* _Given instruction_
Nothing should be output except the lines from the one containing "its back down" through the one containing "from typing import", both ends included, each repeated exactly.

[BEGIN Data excerpts]

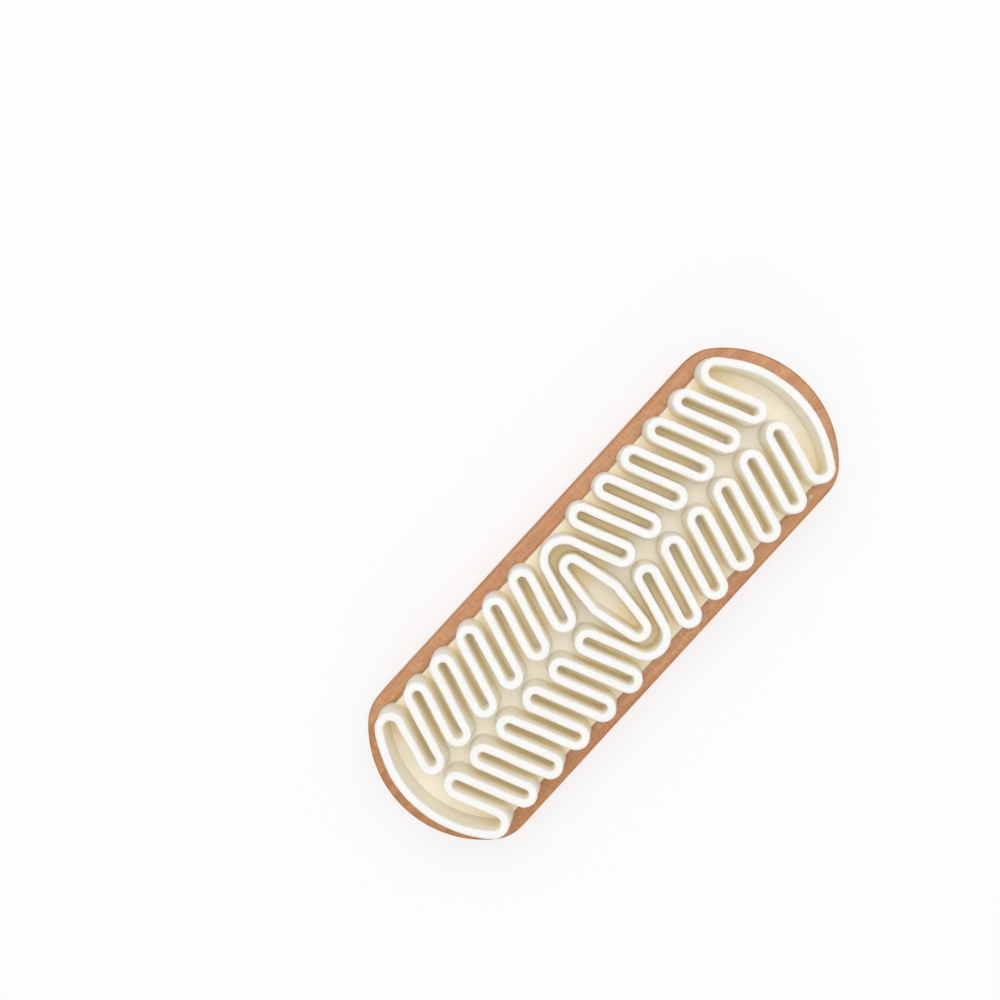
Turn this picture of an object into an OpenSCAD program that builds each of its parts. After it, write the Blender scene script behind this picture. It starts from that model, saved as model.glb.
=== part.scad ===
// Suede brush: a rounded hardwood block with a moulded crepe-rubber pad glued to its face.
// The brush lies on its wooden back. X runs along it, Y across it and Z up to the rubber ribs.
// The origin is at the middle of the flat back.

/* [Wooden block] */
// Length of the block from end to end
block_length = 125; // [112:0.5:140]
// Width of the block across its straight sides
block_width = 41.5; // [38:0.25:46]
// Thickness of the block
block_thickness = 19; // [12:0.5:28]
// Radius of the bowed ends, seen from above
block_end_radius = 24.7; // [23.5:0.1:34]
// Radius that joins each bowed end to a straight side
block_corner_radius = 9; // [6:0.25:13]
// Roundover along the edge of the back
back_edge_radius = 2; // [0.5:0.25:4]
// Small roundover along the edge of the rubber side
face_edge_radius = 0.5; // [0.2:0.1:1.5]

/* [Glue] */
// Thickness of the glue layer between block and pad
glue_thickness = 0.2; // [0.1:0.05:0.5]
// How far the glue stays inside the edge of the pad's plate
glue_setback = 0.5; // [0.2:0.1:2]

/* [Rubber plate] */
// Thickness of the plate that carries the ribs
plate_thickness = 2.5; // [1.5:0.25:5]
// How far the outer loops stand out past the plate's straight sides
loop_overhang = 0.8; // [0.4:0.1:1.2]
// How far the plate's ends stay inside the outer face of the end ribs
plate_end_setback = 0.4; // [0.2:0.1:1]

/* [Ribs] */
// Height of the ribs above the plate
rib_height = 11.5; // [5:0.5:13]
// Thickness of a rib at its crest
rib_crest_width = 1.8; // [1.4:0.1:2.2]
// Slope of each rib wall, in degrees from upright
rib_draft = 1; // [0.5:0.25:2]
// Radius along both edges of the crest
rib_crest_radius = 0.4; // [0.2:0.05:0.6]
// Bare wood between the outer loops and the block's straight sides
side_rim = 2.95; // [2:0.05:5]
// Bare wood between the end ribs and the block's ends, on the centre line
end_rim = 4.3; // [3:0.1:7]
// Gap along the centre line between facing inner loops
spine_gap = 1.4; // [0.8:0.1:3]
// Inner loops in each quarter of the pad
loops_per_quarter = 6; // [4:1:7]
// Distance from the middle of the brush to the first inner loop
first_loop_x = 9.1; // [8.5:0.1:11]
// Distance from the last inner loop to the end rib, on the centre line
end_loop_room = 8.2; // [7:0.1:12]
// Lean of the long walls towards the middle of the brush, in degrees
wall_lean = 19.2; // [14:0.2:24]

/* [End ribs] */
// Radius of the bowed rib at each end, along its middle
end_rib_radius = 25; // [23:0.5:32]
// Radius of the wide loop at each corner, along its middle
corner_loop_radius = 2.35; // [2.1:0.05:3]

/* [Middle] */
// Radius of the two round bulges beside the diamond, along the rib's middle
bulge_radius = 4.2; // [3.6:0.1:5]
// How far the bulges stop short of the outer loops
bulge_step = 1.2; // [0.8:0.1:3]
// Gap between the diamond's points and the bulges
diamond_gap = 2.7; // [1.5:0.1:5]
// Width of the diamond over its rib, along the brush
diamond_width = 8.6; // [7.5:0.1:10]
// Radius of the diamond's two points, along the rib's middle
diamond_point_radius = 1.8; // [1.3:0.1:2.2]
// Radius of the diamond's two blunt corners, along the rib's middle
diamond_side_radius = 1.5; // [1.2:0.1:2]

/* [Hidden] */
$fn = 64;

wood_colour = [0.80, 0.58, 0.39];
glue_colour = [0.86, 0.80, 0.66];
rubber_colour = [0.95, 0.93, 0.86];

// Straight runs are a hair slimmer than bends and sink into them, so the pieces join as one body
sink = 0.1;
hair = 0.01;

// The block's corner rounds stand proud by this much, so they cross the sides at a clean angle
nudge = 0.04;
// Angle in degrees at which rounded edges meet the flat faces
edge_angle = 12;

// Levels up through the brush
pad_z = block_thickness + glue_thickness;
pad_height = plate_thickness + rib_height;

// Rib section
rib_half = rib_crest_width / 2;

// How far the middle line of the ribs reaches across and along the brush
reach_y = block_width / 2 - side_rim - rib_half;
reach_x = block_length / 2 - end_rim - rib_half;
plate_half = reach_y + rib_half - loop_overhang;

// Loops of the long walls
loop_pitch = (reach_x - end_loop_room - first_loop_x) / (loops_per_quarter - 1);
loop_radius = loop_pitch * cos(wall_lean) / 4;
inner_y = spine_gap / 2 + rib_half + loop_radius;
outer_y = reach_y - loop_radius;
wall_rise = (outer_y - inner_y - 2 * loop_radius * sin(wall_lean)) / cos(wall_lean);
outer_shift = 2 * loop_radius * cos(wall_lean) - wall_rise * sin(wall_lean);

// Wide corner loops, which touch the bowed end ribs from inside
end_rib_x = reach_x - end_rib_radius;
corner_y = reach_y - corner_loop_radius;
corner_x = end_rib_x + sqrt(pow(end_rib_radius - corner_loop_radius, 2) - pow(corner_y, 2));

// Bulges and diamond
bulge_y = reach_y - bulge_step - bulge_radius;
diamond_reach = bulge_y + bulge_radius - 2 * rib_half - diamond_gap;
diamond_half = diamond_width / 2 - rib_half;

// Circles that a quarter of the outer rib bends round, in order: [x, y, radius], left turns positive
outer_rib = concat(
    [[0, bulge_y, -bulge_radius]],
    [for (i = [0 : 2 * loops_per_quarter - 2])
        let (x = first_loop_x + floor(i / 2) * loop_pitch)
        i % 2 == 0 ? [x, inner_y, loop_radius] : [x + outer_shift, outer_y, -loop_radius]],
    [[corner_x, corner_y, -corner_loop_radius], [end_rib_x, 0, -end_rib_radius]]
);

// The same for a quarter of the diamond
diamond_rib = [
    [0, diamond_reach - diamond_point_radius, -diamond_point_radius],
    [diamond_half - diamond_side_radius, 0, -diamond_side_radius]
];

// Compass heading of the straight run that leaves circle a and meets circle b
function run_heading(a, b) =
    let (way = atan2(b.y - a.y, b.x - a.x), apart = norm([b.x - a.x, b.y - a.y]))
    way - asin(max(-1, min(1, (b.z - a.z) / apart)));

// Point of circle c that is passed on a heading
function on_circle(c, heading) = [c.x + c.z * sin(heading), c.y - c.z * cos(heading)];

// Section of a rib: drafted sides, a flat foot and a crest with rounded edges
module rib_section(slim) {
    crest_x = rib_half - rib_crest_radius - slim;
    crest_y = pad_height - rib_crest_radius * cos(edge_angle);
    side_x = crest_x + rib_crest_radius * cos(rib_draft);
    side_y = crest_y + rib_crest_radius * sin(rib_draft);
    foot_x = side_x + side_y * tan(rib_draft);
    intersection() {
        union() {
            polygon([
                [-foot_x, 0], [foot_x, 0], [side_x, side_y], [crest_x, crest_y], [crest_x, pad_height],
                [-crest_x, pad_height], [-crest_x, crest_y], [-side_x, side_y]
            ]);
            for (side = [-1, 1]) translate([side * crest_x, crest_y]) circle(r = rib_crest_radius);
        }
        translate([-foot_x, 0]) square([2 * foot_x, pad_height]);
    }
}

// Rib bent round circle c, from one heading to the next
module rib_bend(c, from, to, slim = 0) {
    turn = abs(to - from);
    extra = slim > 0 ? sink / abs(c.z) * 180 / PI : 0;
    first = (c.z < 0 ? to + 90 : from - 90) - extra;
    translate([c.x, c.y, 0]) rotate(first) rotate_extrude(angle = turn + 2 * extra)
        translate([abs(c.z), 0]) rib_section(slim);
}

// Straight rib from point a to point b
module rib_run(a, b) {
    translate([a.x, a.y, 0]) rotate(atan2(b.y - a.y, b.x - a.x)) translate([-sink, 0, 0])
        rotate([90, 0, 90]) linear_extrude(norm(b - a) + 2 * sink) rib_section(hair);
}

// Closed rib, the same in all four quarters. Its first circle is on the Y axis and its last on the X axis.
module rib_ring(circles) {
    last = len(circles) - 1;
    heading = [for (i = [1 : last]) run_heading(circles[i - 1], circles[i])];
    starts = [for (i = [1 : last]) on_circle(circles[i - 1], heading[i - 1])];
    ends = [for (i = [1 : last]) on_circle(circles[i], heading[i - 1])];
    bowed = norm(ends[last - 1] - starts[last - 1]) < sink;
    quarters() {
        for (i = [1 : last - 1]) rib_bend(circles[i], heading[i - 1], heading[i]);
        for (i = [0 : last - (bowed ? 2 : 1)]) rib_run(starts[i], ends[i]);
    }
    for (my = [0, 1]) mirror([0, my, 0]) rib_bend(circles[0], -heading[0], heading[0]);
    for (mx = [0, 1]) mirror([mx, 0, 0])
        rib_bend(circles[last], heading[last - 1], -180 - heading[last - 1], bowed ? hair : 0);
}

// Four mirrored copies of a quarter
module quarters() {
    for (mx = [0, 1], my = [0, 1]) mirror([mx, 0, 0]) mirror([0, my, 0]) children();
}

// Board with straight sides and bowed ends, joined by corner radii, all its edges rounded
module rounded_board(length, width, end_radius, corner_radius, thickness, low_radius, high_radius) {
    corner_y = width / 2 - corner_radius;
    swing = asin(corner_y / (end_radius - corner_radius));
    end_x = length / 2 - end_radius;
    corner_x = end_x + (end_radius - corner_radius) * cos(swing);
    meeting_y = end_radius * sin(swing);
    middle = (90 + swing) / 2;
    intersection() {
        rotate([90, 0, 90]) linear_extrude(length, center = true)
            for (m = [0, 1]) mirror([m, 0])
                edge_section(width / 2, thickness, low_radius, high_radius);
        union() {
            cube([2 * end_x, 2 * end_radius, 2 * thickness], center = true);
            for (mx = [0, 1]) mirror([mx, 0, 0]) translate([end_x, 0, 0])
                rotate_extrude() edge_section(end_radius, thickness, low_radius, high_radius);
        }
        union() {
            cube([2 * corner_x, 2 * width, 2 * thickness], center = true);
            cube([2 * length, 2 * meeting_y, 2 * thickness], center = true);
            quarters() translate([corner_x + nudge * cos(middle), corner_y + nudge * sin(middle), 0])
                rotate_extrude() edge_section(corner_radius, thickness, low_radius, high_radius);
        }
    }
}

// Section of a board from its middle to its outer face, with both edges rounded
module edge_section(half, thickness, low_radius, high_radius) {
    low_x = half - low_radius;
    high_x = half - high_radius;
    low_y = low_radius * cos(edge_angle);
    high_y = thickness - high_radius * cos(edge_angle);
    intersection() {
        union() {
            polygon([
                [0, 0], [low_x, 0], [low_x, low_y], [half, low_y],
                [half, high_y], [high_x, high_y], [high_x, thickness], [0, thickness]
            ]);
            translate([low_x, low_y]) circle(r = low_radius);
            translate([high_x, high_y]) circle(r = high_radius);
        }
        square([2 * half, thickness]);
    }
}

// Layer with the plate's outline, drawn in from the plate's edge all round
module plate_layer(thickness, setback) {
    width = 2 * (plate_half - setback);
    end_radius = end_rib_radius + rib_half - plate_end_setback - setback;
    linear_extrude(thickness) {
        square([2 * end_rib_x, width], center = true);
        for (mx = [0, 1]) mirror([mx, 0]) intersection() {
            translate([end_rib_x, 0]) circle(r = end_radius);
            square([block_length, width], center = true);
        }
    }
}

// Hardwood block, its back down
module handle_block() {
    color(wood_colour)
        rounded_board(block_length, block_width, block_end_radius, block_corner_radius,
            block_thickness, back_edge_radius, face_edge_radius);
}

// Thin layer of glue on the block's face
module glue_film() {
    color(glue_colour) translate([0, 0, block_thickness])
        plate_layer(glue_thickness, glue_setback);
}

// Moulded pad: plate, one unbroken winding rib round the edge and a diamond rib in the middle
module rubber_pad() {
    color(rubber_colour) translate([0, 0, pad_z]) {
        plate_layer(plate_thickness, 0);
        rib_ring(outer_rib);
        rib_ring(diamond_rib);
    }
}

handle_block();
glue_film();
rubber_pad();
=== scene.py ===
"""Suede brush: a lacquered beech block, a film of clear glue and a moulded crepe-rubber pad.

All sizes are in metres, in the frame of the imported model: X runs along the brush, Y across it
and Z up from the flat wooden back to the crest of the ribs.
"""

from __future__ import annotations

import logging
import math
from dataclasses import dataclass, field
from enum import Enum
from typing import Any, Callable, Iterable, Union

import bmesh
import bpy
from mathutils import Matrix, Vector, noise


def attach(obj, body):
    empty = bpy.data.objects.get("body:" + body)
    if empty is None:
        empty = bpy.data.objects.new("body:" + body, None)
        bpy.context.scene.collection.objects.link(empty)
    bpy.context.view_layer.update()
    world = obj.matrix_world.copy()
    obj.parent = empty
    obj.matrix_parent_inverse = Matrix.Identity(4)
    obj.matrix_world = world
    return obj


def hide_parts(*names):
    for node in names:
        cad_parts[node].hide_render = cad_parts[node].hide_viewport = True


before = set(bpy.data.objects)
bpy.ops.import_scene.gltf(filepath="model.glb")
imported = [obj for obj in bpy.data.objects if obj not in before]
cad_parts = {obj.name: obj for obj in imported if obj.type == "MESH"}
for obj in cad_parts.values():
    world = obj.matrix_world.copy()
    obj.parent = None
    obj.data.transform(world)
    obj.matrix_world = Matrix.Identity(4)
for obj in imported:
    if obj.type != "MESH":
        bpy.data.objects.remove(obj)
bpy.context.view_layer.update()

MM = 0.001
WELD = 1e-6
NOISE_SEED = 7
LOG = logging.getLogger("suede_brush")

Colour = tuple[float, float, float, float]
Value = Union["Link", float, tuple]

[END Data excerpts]
[BEGIN Data excerpts]

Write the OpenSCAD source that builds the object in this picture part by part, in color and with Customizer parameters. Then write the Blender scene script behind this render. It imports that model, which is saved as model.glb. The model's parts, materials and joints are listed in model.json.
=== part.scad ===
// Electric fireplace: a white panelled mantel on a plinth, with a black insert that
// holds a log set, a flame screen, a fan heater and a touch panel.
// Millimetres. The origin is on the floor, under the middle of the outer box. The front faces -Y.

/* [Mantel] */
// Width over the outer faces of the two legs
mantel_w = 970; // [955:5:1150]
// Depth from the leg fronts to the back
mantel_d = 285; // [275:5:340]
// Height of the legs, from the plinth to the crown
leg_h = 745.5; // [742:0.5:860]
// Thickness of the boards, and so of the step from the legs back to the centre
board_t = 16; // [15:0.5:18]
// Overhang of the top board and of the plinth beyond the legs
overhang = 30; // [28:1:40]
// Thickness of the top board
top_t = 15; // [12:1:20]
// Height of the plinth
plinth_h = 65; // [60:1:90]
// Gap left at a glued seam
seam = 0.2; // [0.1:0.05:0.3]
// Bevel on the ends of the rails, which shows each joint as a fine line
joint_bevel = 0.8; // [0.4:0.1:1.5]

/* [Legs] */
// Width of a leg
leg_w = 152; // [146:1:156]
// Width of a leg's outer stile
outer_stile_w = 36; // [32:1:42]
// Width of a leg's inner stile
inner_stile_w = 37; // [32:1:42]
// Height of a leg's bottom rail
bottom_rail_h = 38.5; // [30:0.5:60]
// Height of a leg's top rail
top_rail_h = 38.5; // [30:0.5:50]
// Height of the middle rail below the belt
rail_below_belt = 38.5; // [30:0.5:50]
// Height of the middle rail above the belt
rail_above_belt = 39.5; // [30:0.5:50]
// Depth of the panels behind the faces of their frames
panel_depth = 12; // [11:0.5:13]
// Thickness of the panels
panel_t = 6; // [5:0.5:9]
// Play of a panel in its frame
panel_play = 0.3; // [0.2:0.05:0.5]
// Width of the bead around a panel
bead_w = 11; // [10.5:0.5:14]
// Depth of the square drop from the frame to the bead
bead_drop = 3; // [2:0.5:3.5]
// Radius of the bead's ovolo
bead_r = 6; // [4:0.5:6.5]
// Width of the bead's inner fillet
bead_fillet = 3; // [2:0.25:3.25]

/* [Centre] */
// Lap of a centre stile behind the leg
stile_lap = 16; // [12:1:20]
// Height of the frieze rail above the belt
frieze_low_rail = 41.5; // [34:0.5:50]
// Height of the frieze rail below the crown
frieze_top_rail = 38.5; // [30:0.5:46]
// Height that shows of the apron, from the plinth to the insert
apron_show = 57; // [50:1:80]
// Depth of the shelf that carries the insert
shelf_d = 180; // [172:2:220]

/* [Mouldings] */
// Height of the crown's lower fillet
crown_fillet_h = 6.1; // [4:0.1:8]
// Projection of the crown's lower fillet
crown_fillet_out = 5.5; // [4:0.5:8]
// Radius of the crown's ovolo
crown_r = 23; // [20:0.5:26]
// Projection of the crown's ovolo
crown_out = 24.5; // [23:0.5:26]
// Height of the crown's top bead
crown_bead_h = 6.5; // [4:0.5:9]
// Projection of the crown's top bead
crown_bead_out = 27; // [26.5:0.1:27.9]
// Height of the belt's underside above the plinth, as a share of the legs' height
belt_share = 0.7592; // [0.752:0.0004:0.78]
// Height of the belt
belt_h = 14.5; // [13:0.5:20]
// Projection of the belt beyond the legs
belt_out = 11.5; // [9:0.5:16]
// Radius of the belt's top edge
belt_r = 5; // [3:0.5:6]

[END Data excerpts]
[BEGIN Data excerpts]

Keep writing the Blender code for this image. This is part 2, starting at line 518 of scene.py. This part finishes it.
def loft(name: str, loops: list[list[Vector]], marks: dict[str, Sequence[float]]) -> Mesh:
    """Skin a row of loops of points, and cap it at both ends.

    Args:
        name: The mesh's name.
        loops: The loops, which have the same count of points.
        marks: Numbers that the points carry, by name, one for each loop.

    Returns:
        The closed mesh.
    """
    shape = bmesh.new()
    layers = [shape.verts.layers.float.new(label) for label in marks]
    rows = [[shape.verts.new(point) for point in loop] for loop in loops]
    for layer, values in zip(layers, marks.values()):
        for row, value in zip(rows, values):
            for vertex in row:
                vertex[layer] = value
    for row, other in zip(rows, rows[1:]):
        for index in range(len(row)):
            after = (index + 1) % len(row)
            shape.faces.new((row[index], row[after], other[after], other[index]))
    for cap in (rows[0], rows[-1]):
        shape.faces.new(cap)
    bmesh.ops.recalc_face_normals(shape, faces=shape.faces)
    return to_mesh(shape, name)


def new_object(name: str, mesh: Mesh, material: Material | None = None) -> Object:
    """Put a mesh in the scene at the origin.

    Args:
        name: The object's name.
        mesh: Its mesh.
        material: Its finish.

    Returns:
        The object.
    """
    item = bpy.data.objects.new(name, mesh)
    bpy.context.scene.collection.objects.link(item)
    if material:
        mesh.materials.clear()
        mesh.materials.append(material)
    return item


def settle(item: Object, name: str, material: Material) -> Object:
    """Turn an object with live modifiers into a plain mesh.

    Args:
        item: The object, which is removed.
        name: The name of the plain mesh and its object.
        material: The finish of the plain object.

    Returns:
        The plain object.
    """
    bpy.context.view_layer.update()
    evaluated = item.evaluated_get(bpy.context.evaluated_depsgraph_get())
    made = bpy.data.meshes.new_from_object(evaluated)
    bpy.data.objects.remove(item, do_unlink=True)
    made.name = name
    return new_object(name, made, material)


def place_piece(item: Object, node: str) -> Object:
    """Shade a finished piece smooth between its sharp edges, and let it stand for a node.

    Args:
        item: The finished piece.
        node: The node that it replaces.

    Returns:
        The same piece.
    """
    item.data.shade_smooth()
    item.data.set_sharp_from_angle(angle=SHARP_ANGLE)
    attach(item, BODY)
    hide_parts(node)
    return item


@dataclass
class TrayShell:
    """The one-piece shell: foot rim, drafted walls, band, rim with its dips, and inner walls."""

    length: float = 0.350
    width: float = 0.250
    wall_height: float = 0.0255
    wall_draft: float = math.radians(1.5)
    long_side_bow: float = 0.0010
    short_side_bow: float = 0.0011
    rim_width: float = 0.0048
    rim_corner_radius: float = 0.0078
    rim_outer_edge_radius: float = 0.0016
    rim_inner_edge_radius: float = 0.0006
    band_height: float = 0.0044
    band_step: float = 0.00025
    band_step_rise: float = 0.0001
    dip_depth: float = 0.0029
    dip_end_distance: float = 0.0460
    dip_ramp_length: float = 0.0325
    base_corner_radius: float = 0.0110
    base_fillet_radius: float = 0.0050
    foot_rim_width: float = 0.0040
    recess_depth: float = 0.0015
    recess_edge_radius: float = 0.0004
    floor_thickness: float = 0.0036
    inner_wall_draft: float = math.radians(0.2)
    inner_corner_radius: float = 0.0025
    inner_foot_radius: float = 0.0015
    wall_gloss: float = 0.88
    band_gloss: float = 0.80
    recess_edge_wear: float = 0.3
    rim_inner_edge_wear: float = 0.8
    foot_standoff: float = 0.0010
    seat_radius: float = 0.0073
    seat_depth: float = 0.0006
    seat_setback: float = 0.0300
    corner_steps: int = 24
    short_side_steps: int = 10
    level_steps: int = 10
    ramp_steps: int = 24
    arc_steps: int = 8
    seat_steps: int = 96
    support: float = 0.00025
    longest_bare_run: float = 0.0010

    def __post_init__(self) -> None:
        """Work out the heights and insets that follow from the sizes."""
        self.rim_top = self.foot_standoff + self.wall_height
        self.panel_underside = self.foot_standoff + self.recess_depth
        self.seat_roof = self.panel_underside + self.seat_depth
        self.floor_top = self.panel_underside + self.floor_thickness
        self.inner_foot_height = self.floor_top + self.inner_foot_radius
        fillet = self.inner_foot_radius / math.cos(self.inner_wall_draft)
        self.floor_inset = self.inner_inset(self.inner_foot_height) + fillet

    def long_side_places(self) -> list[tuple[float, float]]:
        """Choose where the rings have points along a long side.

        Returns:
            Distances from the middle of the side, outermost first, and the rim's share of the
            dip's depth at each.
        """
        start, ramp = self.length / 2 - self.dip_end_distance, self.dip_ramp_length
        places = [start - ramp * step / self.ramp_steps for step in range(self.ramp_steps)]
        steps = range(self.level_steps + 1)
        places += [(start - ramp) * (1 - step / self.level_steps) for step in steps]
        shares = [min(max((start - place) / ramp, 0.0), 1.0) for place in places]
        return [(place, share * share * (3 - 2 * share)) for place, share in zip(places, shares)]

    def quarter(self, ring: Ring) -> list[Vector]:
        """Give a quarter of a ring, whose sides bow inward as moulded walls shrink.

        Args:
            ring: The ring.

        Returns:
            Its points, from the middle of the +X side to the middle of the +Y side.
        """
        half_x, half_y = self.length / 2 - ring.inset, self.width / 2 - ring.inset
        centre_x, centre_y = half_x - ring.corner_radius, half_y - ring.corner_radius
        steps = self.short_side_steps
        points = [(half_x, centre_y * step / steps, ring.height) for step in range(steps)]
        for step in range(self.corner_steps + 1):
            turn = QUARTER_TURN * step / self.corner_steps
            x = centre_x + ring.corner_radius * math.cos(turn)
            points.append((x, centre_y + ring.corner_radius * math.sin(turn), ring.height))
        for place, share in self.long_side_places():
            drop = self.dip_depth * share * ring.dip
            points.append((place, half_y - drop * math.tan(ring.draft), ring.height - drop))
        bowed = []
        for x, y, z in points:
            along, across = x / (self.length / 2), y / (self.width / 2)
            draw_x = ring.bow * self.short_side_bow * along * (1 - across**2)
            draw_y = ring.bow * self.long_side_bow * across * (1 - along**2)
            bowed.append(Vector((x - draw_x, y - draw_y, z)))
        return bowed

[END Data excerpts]

* _Response for this exercise_
// Hardwood block, its back down
module handle_block() {
    color(wood_colour)
        rounded_board(block_length, block_width, block_end_radius, block_corner_radius,
            block_thickness, back_edge_radius, face_edge_radius);
}

// Thin layer of glue on the block's face
module glue_film() {
    color(glue_colour) translate([0, 0, block_thickness])
        plate_layer(glue_thickness, glue_setback);
}

// Moulded pad: plate, one unbroken winding rib round the edge and a diamond rib in the middle
module rubber_pad() {
    color(rubber_colour) translate([0, 0, pad_z]) {
        plate_layer(plate_thickness, 0);
        rib_ring(outer_rib);
        rib_ring(diamond_rib);
    }
}

handle_block();
glue_film();
rubber_pad();
=== scene.py ===
"""Suede brush: a lacquered beech block, a film of clear glue and a moulded crepe-rubber pad.

All sizes are in metres, in the frame of the imported model: X runs along the brush, Y across it
and Z up from the flat wooden back to the crest of the ribs.
"""

from __future__ import annotations

import logging
import math
from dataclasses import dataclass, field
from enum import Enum
from typing import Any, Callable, Iterable, Union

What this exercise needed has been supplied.